• _WHAT YOU HAVE TO DO_
The entries need to be copied exactly.

+ + + + + + +

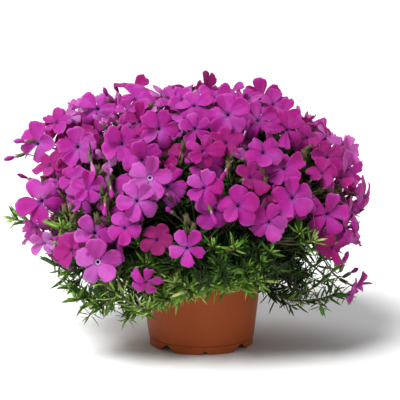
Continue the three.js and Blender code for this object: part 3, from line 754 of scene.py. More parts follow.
def petal_material():
    look = Look(
        "phlox_petal",
        Roughness=0.5,
        Specular_IOR_Level=0.1,
        Subsurface_Weight=0.3,
        Subsurface_Scale=0.0015,
        Subsurface_Radius=(1.0, 0.12, 0.4),
        Sheen_Weight=0.1,
        Sheen_Tint=(1.0, 0.6, 0.95, 1.0),
    )
    along = look.attribute("along")
    tint = look.attribute("tint")
    body = look.ramp(along, PETAL["throat_to_edge"])
    # Each petal's own tone, deeper for the deep blooms: partly the flowers' own colour, partly painted
    # shade for blooms in shadow.
    body = look.mix(look.ramp(tint, [(0.0, 0), (0.4, 1)]), look.times(body, PETAL["deep"]), body)
    # Painted shade: the dark blooms are darker still, as if in shadow.
    body = look.tinted(look.spread(tint, 0.0, -0.3), body, PETAL["dark"])
    # Broad patches of redder, darker petals and of paler ones, at random: partly the flowers' own varying
    # tone, partly painted shade and painted highlight.
    hues = look.noise(45.0, detail=1.0)
    body = look.tinted(look.spread(hues, 0.45, 0.72), body, PETAL["redder"])
    body = look.tinted(look.spread(hues, 0.47, 0.27), body, PETAL["paler"])
    # Pale blooms: partly the flowers' own paler tone, partly painted light where blooms face up or aside.
    body = look.mix(look.ramp(tint, [(0.74, 0), (0.88, 0.6), (0.95, 0.1)]), body, PETAL["pale"])
    # Painted light: petals are paler on the left of the plant, towards the key light; painted shade darkens
    # a band on its right.
    sideways = look.node("SeparateXYZ", Vector=look.place()).outputs["X"]
    body = look.tinted(look.spread(sideways, 0.02, -0.1), body, PETAL["left"])
    right = look.spread(sideways, -0.13, 0.13)
    right = look.ramp(right, [(0.5, 0), (0.68, 1), (0.84, 1), (0.93, 0)])
    body = look.tinted(right, body, PETAL["right"])
    body = look.shaded(body, look.spread(look.noise(90.0), 0.3, 0.7, 0.86, 1.08))
    veins, vein_depth, beside_middle = petal_lines(look, along, tint)
    body = look.mix(vein_depth, body, PETAL["vein"])
    # Dark dashes beside the middle of each petal's base, and a pale ring round some throats.
    near = look.ramp(along, [(0.055, 0), (0.075, 1), (0.12, 1), (0.17, 0)])
    dashes = look.maths("MULTIPLY", look.maths("MULTIPLY", beside_middle, near), 0.9)
    body = look.mix(dashes, body, PETAL["dash"])
    ring = look.ramp(along, [(0.0, 0), (0.015, 1), (0.04, 1), (0.07, 0)])
    ring = look.maths("MULTIPLY", ring, look.spread(tint, 0.89, 0.96))
    body = look.mix(ring, body, PETAL["ring"])
    height = look.maths("ADD", look.maths("MULTIPLY", veins, 0.35), look.noise(130.0))
    return look.finish(body, height, 0.5, 0.0016)


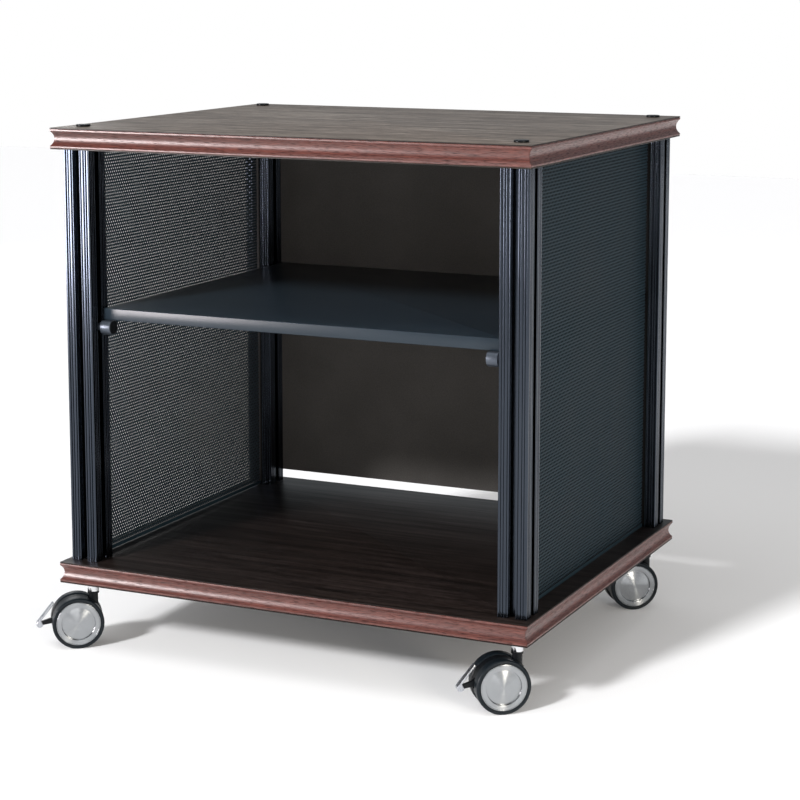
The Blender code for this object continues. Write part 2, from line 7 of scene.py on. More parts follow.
import bmesh
import bpy
import numpy as np
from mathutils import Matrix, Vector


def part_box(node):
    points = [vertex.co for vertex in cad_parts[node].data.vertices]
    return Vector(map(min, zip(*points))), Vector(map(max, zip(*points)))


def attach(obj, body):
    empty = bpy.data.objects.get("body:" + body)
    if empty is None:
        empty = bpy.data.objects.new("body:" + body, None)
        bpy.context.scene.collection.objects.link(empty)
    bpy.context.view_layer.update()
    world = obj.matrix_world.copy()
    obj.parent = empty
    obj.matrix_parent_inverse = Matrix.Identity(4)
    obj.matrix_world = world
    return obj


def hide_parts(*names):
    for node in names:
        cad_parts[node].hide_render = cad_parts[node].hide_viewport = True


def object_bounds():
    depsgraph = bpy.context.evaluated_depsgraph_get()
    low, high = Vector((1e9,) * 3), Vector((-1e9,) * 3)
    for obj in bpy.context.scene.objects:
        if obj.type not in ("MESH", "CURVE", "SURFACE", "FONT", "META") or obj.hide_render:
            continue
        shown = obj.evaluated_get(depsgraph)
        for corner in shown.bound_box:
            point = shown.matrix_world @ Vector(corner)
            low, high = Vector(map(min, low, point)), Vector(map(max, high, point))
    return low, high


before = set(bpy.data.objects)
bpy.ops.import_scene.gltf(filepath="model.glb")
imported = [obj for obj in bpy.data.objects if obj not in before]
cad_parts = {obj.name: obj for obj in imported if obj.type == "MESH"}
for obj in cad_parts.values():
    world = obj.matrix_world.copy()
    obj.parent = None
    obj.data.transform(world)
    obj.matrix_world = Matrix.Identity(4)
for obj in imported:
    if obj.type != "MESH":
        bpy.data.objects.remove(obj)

cad_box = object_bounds()
floor_height = cad_box[0][2]

# The view
# The photograph was taken with a long lens from the cart's right, a little above the top board. Its
# verticals were straightened, as by a camera that is tilted less and has its picture shifted down.
VIEW_PLACE = (1.1514, -2.3897, 0.7366)
VIEW_PITCH = -0.14977
VIEW_TURN = 0.43828
VIEW_LENS = 97.5
VIEW_SENSOR = 36
VIEW_SHIFT = -0.13

camera = bpy.data.objects.new("camera", bpy.data.cameras.new("camera"))
bpy.context.scene.collection.objects.link(camera)
camera.location = VIEW_PLACE
camera.rotation_euler = (math.pi / 2 + VIEW_PITCH, 0, VIEW_TURN)
camera.data.lens = VIEW_LENS
camera.data.sensor_width = VIEW_SENSOR
camera.data.shift_y = VIEW_SHIFT
bpy.context.scene.camera = camera
bpy.context.scene.view_settings.view_transform = "Standard"


# The studio
# A white sweep in even light, with a key lamp in front, a weak fill near the camera and a dark card behind on
# the right. A softbox at the front left shows in reflections alone, a warm strip at the right lights the
# wheel hubs, and another strip, behind the left corner, skims over the top board.
WHITE = (1.0, 1.0, 1.0, 1.0)
BACK_HEADING = (0.0, 1.0, 0.0)
CARD_HEADING = (0.6, 0.8, 0.0)
DIFFUSE_SKY = 0.46
FRONT_SKY = 0.16
BACK_SKY = 0.42
CARD_SHADE = -0.16
MIRRORED_TINT = (0.88, 0.95, 1.0, 1.0)


def node(tree, kind, sockets=None, **settings):
    """A node with its settings, and its sockets given by a value or by the socket that feeds them."""
    made = tree.nodes.new(kind)
    for setting, value in settings.items():
        setattr(made, setting, value)
    for socket, value in (sockets or {}).items():
        if isinstance(value, bpy.types.NodeSocket):
            tree.links.new(value, made.inputs[socket])
        else:
            made.inputs[socket].default_value = value
    return made


def either(tree, first, second):
    """One where either of two values is one."""
    return node(tree, "ShaderNodeMath", {0: first, 1: second}, operation="MAXIMUM").outputs[0]


def blended(tree, share, first, second, kind="MIX"):
    """Two colours mixed by a share."""
    mix = node(tree, "ShaderNodeMix", {"Factor": share, "A": first, "B": second}, data_type="RGBA",
               blend_type=kind)
    return mix.outputs["Result"]


world = bpy.data.worlds.new("studio")
bpy.context.scene.world = world
world.use_nodes = True
sky = world.node_tree
sky.nodes.clear()
sky_ray = node(sky, "ShaderNodeLightPath")
sky_heading = node(sky, "ShaderNodeTexCoord").outputs["Generated"]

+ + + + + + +

• _COMPLETE ANSWER_
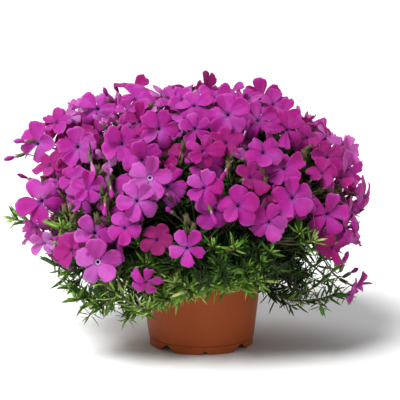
Continue the three.js and Blender code for this object: part 3, from line 754 of scene.py. More parts follow.
def petal_material():
    look = Look(
        "phlox_petal",
        Roughness=0.5,
        Specular_IOR_Level=0.1,
        Subsurface_Weight=0.3,
        Subsurface_Scale=0.0015,
        Subsurface_Radius=(1.0, 0.12, 0.4),
        Sheen_Weight=0.1,
        Sheen_Tint=(1.0, 0.6, 0.95, 1.0),
    )
    along = look.attribute("along")
    tint = look.attribute("tint")
    body = look.ramp(along, PETAL["throat_to_edge"])
    # Each petal's own tone, deeper for the deep blooms: partly the flowers' own colour, partly painted
    # shade for blooms in shadow.
    body = look.mix(look.ramp(tint, [(0.0, 0), (0.4, 1)]), look.times(body, PETAL["deep"]), body)
    # Painted shade: the dark blooms are darker still, as if in shadow.
    body = look.tinted(look.spread(tint, 0.0, -0.3), body, PETAL["dark"])
    # Broad patches of redder, darker petals and of paler ones, at random: partly the flowers' own varying
    # tone, partly painted shade and painted highlight.
    hues = look.noise(45.0, detail=1.0)
    body = look.tinted(look.spread(hues, 0.45, 0.72), body, PETAL["redder"])
    body = look.tinted(look.spread(hues, 0.47, 0.27), body, PETAL["paler"])
    # Pale blooms: partly the flowers' own paler tone, partly painted light where blooms face up or aside.
    body = look.mix(look.ramp(tint, [(0.74, 0), (0.88, 0.6), (0.95, 0.1)]), body, PETAL["pale"])
    # Painted light: petals are paler on the left of the plant, towards the key light; painted shade darkens
    # a band on its right.
    sideways = look.node("SeparateXYZ", Vector=look.place()).outputs["X"]
    body = look.tinted(look.spread(sideways, 0.02, -0.1), body, PETAL["left"])
    right = look.spread(sideways, -0.13, 0.13)
    right = look.ramp(right, [(0.5, 0), (0.68, 1), (0.84, 1), (0.93, 0)])
    body = look.tinted(right, body, PETAL["right"])
    body = look.shaded(body, look.spread(look.noise(90.0), 0.3, 0.7, 0.86, 1.08))
    veins, vein_depth, beside_middle = petal_lines(look, along, tint)
    body = look.mix(vein_depth, body, PETAL["vein"])
    # Dark dashes beside the middle of each petal's base, and a pale ring round some throats.
    near = look.ramp(along, [(0.055, 0), (0.075, 1), (0.12, 1), (0.17, 0)])
    dashes = look.maths("MULTIPLY", look.maths("MULTIPLY", beside_middle, near), 0.9)
    body = look.mix(dashes, body, PETAL["dash"])
    ring = look.ramp(along, [(0.0, 0), (0.015, 1), (0.04, 1), (0.07, 0)])
    ring = look.maths("MULTIPLY", ring, look.spread(tint, 0.89, 0.96))
    body = look.mix(ring, body, PETAL["ring"])
    height = look.maths("ADD", look.maths("MULTIPLY", veins, 0.35), look.noise(130.0))
    return look.finish(body, height, 0.5, 0.0016)


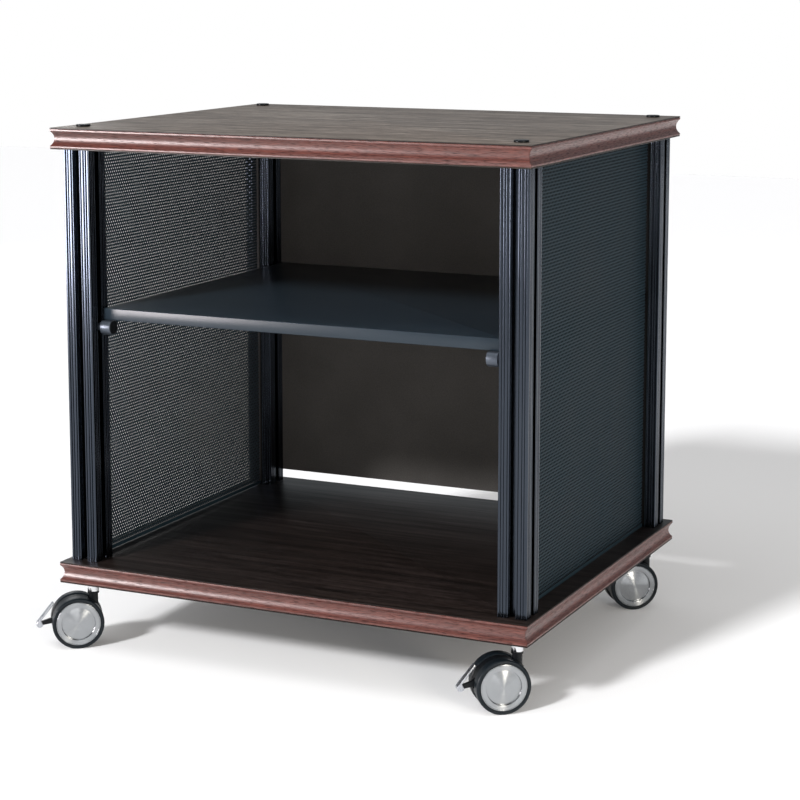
The Blender code for this object continues. Write part 2, from line 7 of scene.py on. More parts follow.
import bmesh
import bpy
import numpy as np
from mathutils import Matrix, Vector


def part_box(node):
    points = [vertex.co for vertex in cad_parts[node].data.vertices]
    return Vector(map(min, zip(*points))), Vector(map(max, zip(*points)))


def attach(obj, body):
    empty = bpy.data.objects.get("body:" + body)
    if empty is None:
        empty = bpy.data.objects.new("body:" + body, None)
        bpy.context.scene.collection.objects.link(empty)
    bpy.context.view_layer.update()
    world = obj.matrix_world.copy()
    obj.parent = empty
    obj.matrix_parent_inverse = Matrix.Identity(4)
    obj.matrix_world = world
    return obj


def hide_parts(*names):
    for node in names:
        cad_parts[node].hide_render = cad_parts[node].hide_viewport = True


def object_bounds():
    depsgraph = bpy.context.evaluated_depsgraph_get()
    low, high = Vector((1e9,) * 3), Vector((-1e9,) * 3)
    for obj in bpy.context.scene.objects:
        if obj.type not in ("MESH", "CURVE", "SURFACE", "FONT", "META") or obj.hide_render:
            continue
        shown = obj.evaluated_get(depsgraph)
        for corner in shown.bound_box:
            point = shown.matrix_world @ Vector(corner)
            low, high = Vector(map(min, low, point)), Vector(map(max, high, point))
    return low, high


before = set(bpy.data.objects)
bpy.ops.import_scene.gltf(filepath="model.glb")
imported = [obj for obj in bpy.data.objects if obj not in before]
cad_parts = {obj.name: obj for obj in imported if obj.type == "MESH"}
for obj in cad_parts.values():
    world = obj.matrix_world.copy()
    obj.parent = None
    obj.data.transform(world)
    obj.matrix_world = Matrix.Identity(4)
for obj in imported:
    if obj.type != "MESH":
        bpy.data.objects.remove(obj)

cad_box = object_bounds()
floor_height = cad_box[0][2]

# The view
# The photograph was taken with a long lens from the cart's right, a little above the top board. Its
# verticals were straightened, as by a camera that is tilted less and has its picture shifted down.
VIEW_PLACE = (1.1514, -2.3897, 0.7366)
VIEW_PITCH = -0.14977
VIEW_TURN = 0.43828
VIEW_LENS = 97.5
VIEW_SENSOR = 36
VIEW_SHIFT = -0.13

camera = bpy.data.objects.new("camera", bpy.data.cameras.new("camera"))
bpy.context.scene.collection.objects.link(camera)
camera.location = VIEW_PLACE
camera.rotation_euler = (math.pi / 2 + VIEW_PITCH, 0, VIEW_TURN)
camera.data.lens = VIEW_LENS
camera.data.sensor_width = VIEW_SENSOR
camera.data.shift_y = VIEW_SHIFT
bpy.context.scene.camera = camera
bpy.context.scene.view_settings.view_transform = "Standard"


# The studio
# A white sweep in even light, with a key lamp in front, a weak fill near the camera and a dark card behind on
# the right. A softbox at the front left shows in reflections alone, a warm strip at the right lights the
# wheel hubs, and another strip, behind the left corner, skims over the top board.
WHITE = (1.0, 1.0, 1.0, 1.0)
BACK_HEADING = (0.0, 1.0, 0.0)
CARD_HEADING = (0.6, 0.8, 0.0)
DIFFUSE_SKY = 0.46
FRONT_SKY = 0.16
BACK_SKY = 0.42
CARD_SHADE = -0.16
MIRRORED_TINT = (0.88, 0.95, 1.0, 1.0)


def node(tree, kind, sockets=None, **settings):
    """A node with its settings, and its sockets given by a value or by the socket that feeds them."""
    made = tree.nodes.new(kind)
    for setting, value in settings.items():
        setattr(made, setting, value)
    for socket, value in (sockets or {}).items():
        if isinstance(value, bpy.types.NodeSocket):
            tree.links.new(value, made.inputs[socket])
        else:
            made.inputs[socket].default_value = value
    return made


def either(tree, first, second):
    """One where either of two values is one."""
    return node(tree, "ShaderNodeMath", {0: first, 1: second}, operation="MAXIMUM").outputs[0]


def blended(tree, share, first, second, kind="MIX"):
    """Two colours mixed by a share."""
    mix = node(tree, "ShaderNodeMix", {"Factor": share, "A": first, "B": second}, data_type="RGBA",
               blend_type=kind)
    return mix.outputs["Result"]


world = bpy.data.worlds.new("studio")
bpy.context.scene.world = world
world.use_nodes = True
sky = world.node_tree
sky.nodes.clear()
sky_ray = node(sky, "ShaderNodeLightPath")
sky_heading = node(sky, "ShaderNodeTexCoord").outputs["Generated"]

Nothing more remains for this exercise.